• dim. Mai 19th, 2024

La Chine menace une usine agricole française essentielle


Amiens (Somme), reportage

Le scotch qui retenait la banderole est trop vieux, Karine et Christophe sont obligés de la porter à bout de bras pour la photo. Voilà plus d’un mois que les mots « Non au dumping chinois » ornent la façade de l’usine, située dans la zone industrielle nord d’Amiens. Repris par l’entreprise française MetabolicExporer (Metex) en 2021, ce site industriel de 40 hectares produit de la lysine, un acide aminé destiné à nourrir les animaux.

Mais, depuis deux ans, les périodes de chômage partiel s’enchaînent et le chiffre d’affaires dégringole. S’il avoisinait les 270 millions d’euros en 2021, il a été divisé par plus de deux en 2023 pour tomber à 132,4 millions d’euros. Confrontée à ces mauvais résultats, l’usine a été placée en redressement judiciaire le 22 mars. Les repreneurs avaient jusqu’au lundi 6 mai pour se faire connaître.

Large mobilisation politique

« C’est une période difficile, on est dans une boîte où les salariés ont souvent entre vingt et trente ans d’ancienneté. Ils se connaissent très bien et sont attachés à l’entreprise. Malgré tout, on sent de l’inquiétude : on est passé de 350 à 275 salariés, les gens vont chercher du travail ailleurs », explique Karine Leclerc, déléguée syndicale Force ouvrière et salariée du site depuis vingt-cinq ans.

Le sucre fermente dans de grandes cuves pour former de la lysine.
© Guillaume Bernard / Reporterre

Malgré la menace, personne n’ose vraiment croire à sa fermeture. L’État, les collectivités territoriales, mais aussi un large éventail de personnalités politiques allant du député local François Ruffin (La France insoumise) à Xavier Bertrand (Les Républicains), président de la région Hauts-de-France, en passant par les écologistes ou les communistes, s’accorde à dire que l’usine doit vivre.

« Tout le monde est main dans la main, parce que c’est un enjeu de souveraineté nationale et même européenne. Si nous perdons notre savoir-faire, nous serons totalement dépendants des produits chinois pour nourrir nos animaux », explique Christophe Ranouille, délégué syndical CFECGC de l’usine. 

 

« Cette usine permet de remplacer l’équivalent de 3,5 millions de tonnes de soja »

« À Amiens, nous produisons environ 100 000 tonnes d’acides aminés par an, dont 80 % de lysine », explique Nicolas Martin, directeur chargé des questions de développement durable au sein de l’entreprise. Produit par la fermentation d’une bactérie grâce à l’apport de sucre et récolté sous forme de poudre, cet acide aminé est utilisé dans la fabrication de granulés de nourriture pour animaux, notamment les porcs et les volailles. Parmi ses plus de 300 clients, Metex compte le groupe LDC, plus grand volailler européen, détenteur des marques Le Gaulois et Père Dodu.
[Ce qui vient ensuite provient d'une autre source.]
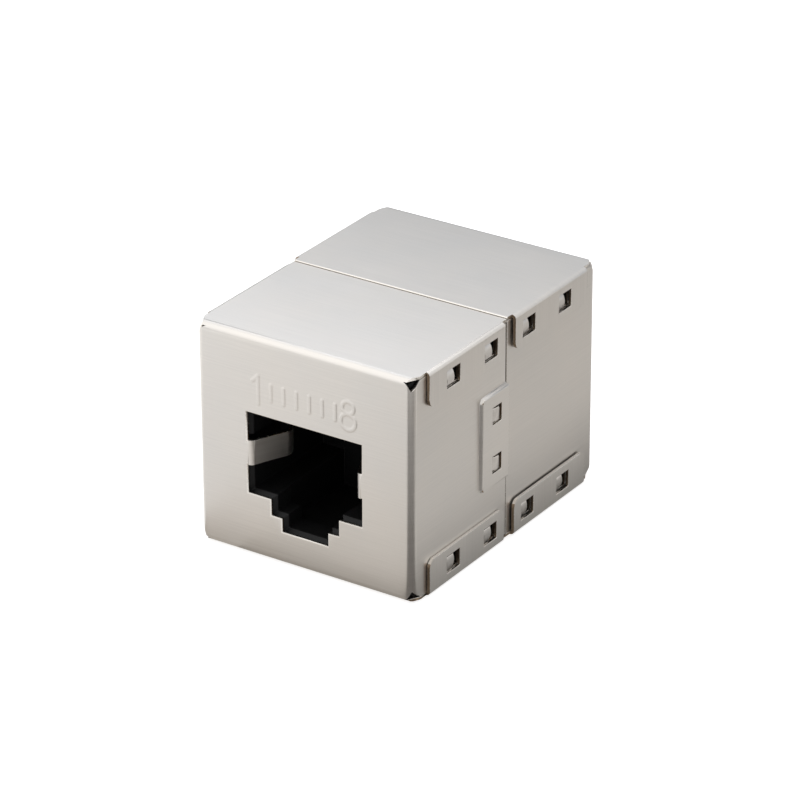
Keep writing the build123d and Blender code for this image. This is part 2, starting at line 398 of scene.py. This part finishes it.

« Les acides aminés sont les briques qui constituent les protéines, schématise Nicolas Martin. Pouvoir doser justement en protéines l’alimentation d’un animal permet de limiter ses rejets. Si un animal reçoit une alimentation trop protéinée, il va les évacuer, notamment dans son urine. » C’est par ce biais que le lisier porcin est notamment à l’origine du développement des algues vertes en Bretagne.

« Cette usine permet également de remplacer l’équivalent de 3,5 millions de tonnes de soja. Soit les besoins de l’élevage français », chiffre Nicolas Martin. En alliant recherche en biotechnologie, capacité de production à grande échelle et zootechnie, Metex revêt donc un intérêt capital pour la filière viande. D’autant qu’à elle seule, l’entreprise couvre 15 % à 20 % des besoins européens en lysine. Pourtant, depuis un peu moins d’une dizaine d’années, ses clients lui préfèrent la lysine chinoise. 

Des prix chinois impossibles à suivre

En manque de commandes depuis 2019-2020, le site amiénois s’est retrouvé en surcapacité. « Ça fait plusieurs années que la consommation de viande se développe en Chine. En 2015-2016, on a commencé à sentir un impact sur le marché européen », poursuit Nicolas Martin. Si un Chinois consomme en moyenne 60 kg de viande par an (contre environ 85 kg pour un Français et 100 kg pour un Américain), la Chine concentre tout de même un tiers de la consommation mondiale de viande.

« Dépendre du soja américain posait problème au gouvernement chinois, pointe le directeur chargé des questions de développement durable. Il a donc décidé de se lancer dans la production d’acides aminés, et notamment de lysine, pour avoir son autonomie en protéines. Le problème, c’est que leur consommation de viande n’a pas atteint à ce jour le niveau espéré par les pouvoirs publics. »

Le résultat de cette politique est que la Chine produit aujourd’hui plus que ce que son marché peut absorber et exporte ses excédents en Europe à des prix particulièrement bas, sur lesquels Metex ne peut pas s’aligner.

« On est face à une concurrence déloyale »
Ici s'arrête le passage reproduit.